▶ _DATASET EXCERPTS_

⁂

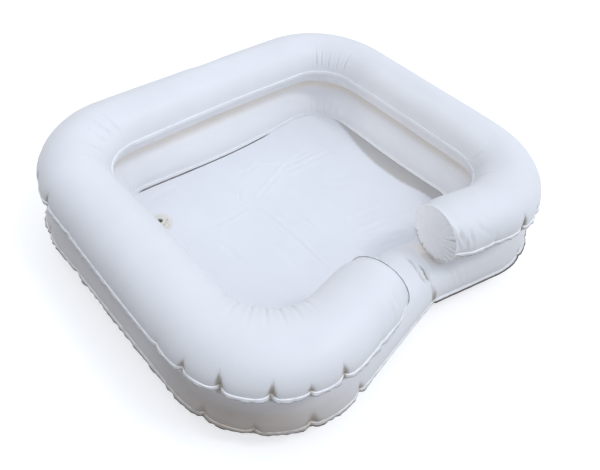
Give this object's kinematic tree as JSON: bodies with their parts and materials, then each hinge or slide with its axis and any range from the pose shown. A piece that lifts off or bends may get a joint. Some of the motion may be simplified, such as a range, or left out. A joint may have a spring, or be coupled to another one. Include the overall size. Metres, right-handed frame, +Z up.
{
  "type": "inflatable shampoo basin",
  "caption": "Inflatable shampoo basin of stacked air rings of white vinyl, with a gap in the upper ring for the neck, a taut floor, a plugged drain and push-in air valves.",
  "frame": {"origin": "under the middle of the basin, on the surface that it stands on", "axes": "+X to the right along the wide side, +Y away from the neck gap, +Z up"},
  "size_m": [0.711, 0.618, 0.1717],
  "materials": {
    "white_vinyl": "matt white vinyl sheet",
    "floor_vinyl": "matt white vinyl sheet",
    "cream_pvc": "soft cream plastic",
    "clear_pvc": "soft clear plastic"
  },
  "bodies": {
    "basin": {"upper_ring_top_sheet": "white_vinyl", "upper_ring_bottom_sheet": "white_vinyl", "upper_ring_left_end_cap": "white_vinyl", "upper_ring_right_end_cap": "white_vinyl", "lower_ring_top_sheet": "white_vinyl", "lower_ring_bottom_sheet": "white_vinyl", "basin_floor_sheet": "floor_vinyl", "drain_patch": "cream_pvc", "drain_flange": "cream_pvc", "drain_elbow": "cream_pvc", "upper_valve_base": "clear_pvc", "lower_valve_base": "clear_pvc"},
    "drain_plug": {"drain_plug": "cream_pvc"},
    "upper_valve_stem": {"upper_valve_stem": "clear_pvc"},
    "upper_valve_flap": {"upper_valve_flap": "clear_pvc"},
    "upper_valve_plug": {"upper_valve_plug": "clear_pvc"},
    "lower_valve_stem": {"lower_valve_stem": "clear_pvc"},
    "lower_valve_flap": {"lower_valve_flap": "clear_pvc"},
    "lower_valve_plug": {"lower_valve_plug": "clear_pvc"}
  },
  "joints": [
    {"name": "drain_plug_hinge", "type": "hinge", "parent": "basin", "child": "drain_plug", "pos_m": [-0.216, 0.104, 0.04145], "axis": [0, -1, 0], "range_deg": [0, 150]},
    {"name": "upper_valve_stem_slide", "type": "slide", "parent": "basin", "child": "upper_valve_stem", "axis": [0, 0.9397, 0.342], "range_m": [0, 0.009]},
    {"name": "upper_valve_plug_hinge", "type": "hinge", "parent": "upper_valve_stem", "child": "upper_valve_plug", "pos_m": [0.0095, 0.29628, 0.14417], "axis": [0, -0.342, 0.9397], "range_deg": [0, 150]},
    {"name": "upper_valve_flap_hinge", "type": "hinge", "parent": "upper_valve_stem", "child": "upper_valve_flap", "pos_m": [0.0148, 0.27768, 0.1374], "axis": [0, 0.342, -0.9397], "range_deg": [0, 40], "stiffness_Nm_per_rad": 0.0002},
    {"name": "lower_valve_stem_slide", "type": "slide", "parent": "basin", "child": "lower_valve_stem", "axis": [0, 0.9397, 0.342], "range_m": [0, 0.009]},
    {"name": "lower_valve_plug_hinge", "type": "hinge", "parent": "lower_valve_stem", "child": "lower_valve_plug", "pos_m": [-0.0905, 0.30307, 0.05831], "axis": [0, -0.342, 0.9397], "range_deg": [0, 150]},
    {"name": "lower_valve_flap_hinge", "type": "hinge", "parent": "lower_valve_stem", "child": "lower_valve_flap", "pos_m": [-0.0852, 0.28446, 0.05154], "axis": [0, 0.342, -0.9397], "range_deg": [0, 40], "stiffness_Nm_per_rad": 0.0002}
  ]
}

⁂

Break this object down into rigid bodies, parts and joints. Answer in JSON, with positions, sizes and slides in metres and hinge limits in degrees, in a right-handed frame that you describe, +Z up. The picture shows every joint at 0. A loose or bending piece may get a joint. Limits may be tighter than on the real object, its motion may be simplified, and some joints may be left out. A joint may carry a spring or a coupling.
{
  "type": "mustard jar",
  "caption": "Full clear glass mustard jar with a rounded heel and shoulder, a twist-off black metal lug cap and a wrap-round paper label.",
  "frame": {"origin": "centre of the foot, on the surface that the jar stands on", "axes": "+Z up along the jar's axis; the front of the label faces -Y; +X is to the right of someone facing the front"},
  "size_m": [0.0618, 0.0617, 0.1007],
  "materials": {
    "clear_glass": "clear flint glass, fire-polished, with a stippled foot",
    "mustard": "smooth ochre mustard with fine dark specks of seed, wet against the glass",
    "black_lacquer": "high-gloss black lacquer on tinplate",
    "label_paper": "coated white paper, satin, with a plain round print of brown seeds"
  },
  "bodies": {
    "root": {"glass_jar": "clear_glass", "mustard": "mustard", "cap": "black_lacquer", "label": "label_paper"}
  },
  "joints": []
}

⁂

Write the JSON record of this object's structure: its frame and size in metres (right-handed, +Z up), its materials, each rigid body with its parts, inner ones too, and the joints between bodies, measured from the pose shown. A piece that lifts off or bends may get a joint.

⁂

▶ _WHAT THE TASK ASKS_
Using the records above, pull out each line where the word "frame" occurs.

▶ _EXERCISE ANSWER_
Give this object's kinematic tree as JSON: bodies with their parts and materials, then each hinge or slide with its axis and any range from the pose shown. A piece that lifts off or bends may get a joint. Some of the motion may be simplified, such as a range, or left out. A joint may have a spring, or be coupled to another one. Include the overall size. Metres, right-handed frame, +Z up.
  "frame": {"origin": "under the middle of the basin, on the surface that it stands on", "axes": "+X to the right along the wide side, +Y away from the neck gap, +Z up"},
Break this object down into rigid bodies, parts and joints. Answer in JSON, with positions, sizes and slides in metres and hinge limits in degrees, in a right-handed frame that you describe, +Z up. The picture shows every joint at 0. A loose or bending piece may get a joint. Limits may be tighter than on the real object, its motion may be simplified, and some joints may be left out. A joint may carry a spring or a coupling.
  "frame": {"origin": "centre of the foot, on the surface that the jar stands on", "axes": "+Z up along the jar's axis; the front of the label faces -Y; +X is to the right of someone facing the front"},
Write the JSON record of this object's structure: its frame and size in metres (right-handed, +Z up), its materials, each rigid body with its parts, inner ones too, and the joints between bodies, measured from the pose shown. A piece that lifts off or bends may get a joint.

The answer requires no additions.